Indeed, Andrade’s status at the bottom of the journalistic pay scale makes it all the more remarkable that he takes such risks. Even though the charges were dropped, he never got his $5,000 back, nor did the newspaper reimburse the expense. And this is but one incident in his working life. “I’ve been shot at,” he said. “My family has been threatened.” On the latter occasion, after he had filed a story for the Monitor, four men ransacked his house in the middle of the night and told him that if the paper ran the story, his family would be dead. But Andrade, who buys clothes for himself, his wife, and their four children at la pulga, “the flea market,” insists that it’s all in a day’s work. “It’s my passion,” he told me.

He sells stories to the Monitor because he doesn’t agree with Mexican journalistic practices along the border, which include, he says, payoffs to reporters every two weeks by government officials. In Andrade’s opinion, that reduces them to “puppets who are part of the corruption. I remember being asked, ‘Don’t you want a mordida?’ I said no, I want the truth.”

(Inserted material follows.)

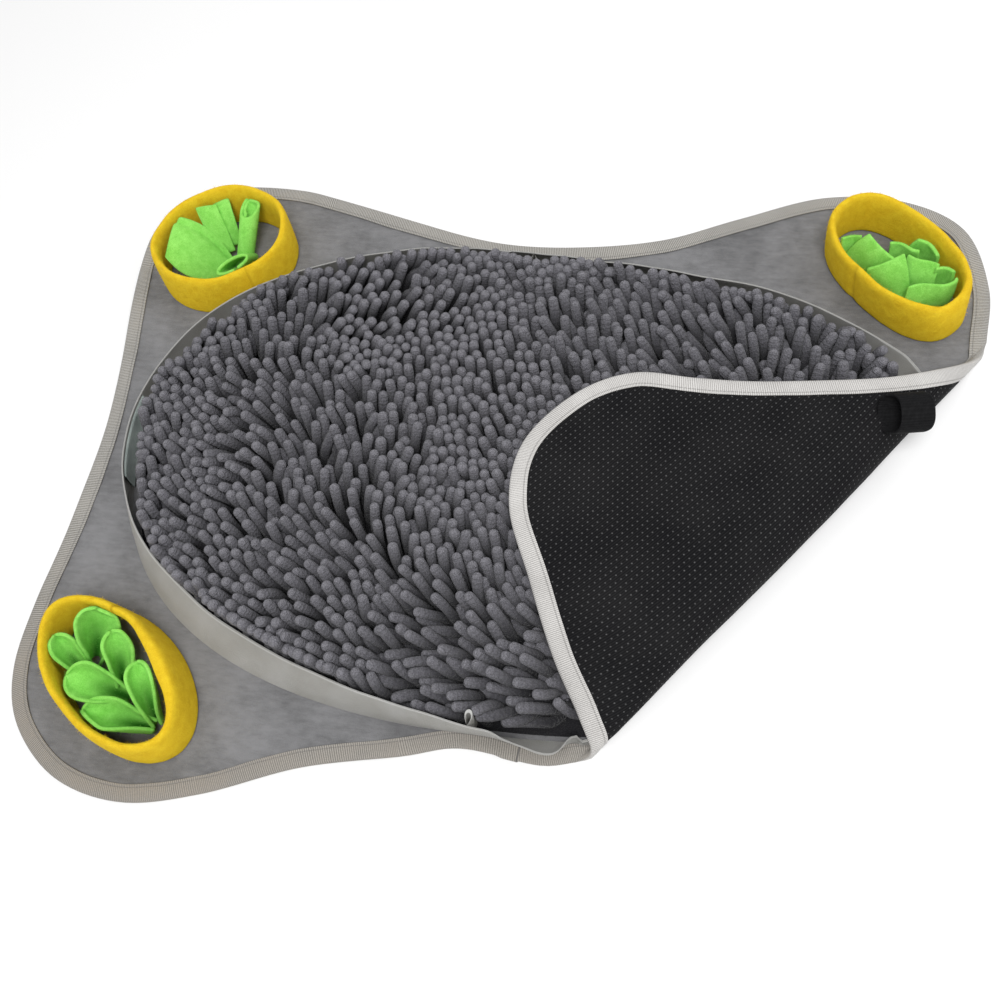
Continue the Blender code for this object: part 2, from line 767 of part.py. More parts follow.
def add_webbing_loop(surface):
    """A strip of webbing bent into a flat loop, open at both sides."""
    along = LOOP_ALONG.normalized()
    face = along.cross(LOOP_DOWN).normalized()
    down = face.cross(along).normalized()
    sections = []
    for step in range(LOOP_STEPS):
        angle = 2 * math.pi * step / LOOP_STEPS
        c, s = math.cos(angle), math.sin(angle)
        shape = Vector((math.copysign(abs(c)**0.8, c), math.copysign(abs(s)**0.8, s)))
        section = []
        for inset, end in ((0, -1), (0, 1), (LOOP_WEBBING, 1), (LOOP_WEBBING, -1)):
            length = (LOOP_LENGTH / 2 - inset) * shape.x
            depth = (LOOP_DEPTH / 2 - inset) * shape.y
            shift = end * LOOP_WIDTH / 2 + LOOP_SKEW * shape.y / 2
            section.append(LOOP_CENTRE + down * length + face * depth + along * shift)
        sections.append(section)
    add_object("webbing_loop", tube(sections, True), surface)


for old in list(bpy.data.objects):
    bpy.data.objects.remove(old)

brushed_grey = material("brushed_grey", (0.13, 0.13, 0.135), 0.95)
knit_black = material("knit_black", (0.013, 0.013, 0.014), 0.8)
grosgrain = material("grosgrain", (0.42, 0.41, 0.39), 0.8)
ribbon_grey = material("ribbon_grey", (0.38, 0.38, 0.36), 0.75)
pale_mint = material("pale_mint", (0.50, 0.56, 0.53), 0.5)
chenille = material("chenille", (0.12, 0.115, 0.125), 0.95)
felt_yellow = material("felt_yellow", (0.78, 0.56, 0.02), 0.95)
felt_green = material("felt_green", (0.12, 0.62, 0.06), 0.95)
webbing_black = material("webbing_black", (0.012, 0.012, 0.013), 0.7)

add_sheet("backing", BACKING_LOW, knit_black)
add_sheet("top_cloth", TOP_LOW, brushed_grey)
add_binding(grosgrain)
add_ring_wall(ribbon_grey)
add_wall_patch(pale_mint)
add_pile(chenille)
for corner_name, corner_row in CUPS.items():
    add_cup(corner_name, corner_row, felt_yellow)
    add_leaves(corner_name, felt_green)
add_webbing_loop(webbing_black)
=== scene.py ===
import math
import random

import bmesh
import bpy
import numpy as np
from mathutils import Matrix, Vector, kdtree, noise


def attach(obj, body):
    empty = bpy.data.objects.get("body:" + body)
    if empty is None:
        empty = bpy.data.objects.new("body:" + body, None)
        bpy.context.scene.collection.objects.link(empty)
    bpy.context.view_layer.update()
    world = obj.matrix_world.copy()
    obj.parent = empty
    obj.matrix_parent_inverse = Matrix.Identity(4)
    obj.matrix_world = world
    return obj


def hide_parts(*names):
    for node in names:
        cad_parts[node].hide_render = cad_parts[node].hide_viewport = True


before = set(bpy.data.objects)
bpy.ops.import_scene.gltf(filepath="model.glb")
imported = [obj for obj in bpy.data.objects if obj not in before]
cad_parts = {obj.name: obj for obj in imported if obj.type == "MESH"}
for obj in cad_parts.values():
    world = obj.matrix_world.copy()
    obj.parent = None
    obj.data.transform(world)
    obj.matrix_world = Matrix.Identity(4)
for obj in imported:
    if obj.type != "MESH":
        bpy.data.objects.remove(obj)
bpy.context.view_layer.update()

# ---- Backing ----
# The underside is a black non-slip knit with small rubber dots, cut to a four-lobed outline.
# It lies flat under the mat, and one corner of it shows where the mat is folded over.

# Lengths are in millimetres in the flat mat's plan, and the patterns of materials in metres.
OUTLINE = (
    # x, y
    (-8, -190), (44, -194), (76, -188), (109, -197), (151, -212), (206, -226), (262, -238),
    (309, -227), (342, -190), (353, -148), (342, -104), (329, -49), (319, 15), (320, 75),
    (324, 127), (328, 176), (313, 226), (270, 250), (212, 251), (150, 229), (91, 206),
    (30, 196), (-34, 198), (-103, 214), (-175, 235), (-212, 243), (-262, 244), (-305, 234),
    (-328, 204), (-333, 160), (-324, 74), (-320, 4), (-324, -62), (-333, -125), (-334, -175),
    (-318, -213), (-280, -243), (-230, -252), (-176, -240), (-112, -215), (-47, -200),
)
MIDDLE = Vector((-3.5, 0.6, 0))
STATION = 5.0
CLOTH = 1.2
SHEET_INSET = 2.0
BACKING_LEVEL = 1.7
SAG = 1.1
SAG_START = 11.8
SAG_END = 13.6
CLOTH_GRID = 7.0
BULGE = 1.6
BULGE_SIZE = 70.0
BULGE_RIM = 25.0
BULGE_START = 60.0
RIPPLES = (
    # x, y, reach along the edge, lift
    (12, -192, 40, 2.6),
    (-60, -203, 45, 1.4),
    (-322, -40, 70, 1.8),
    (-330, 110, 60, 1.4),
    (40, 197, 80, 1.8),
    (-120, 219, 60, 1.2),
)
RIPPLE_DEPTH = 12.0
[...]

But at what cost? When asked why he doesn’t pursue another career with more money and less risk, he shrugged. “I like helping people who need help,” he said. “I accept the risks. When the day comes that I don’t write articles, I don’t exist. For me, there is no other way.” It is a remarkable and simple statement of purpose—one that you are not likely to hear from many reporters who get their mail on the U.S. side of the border.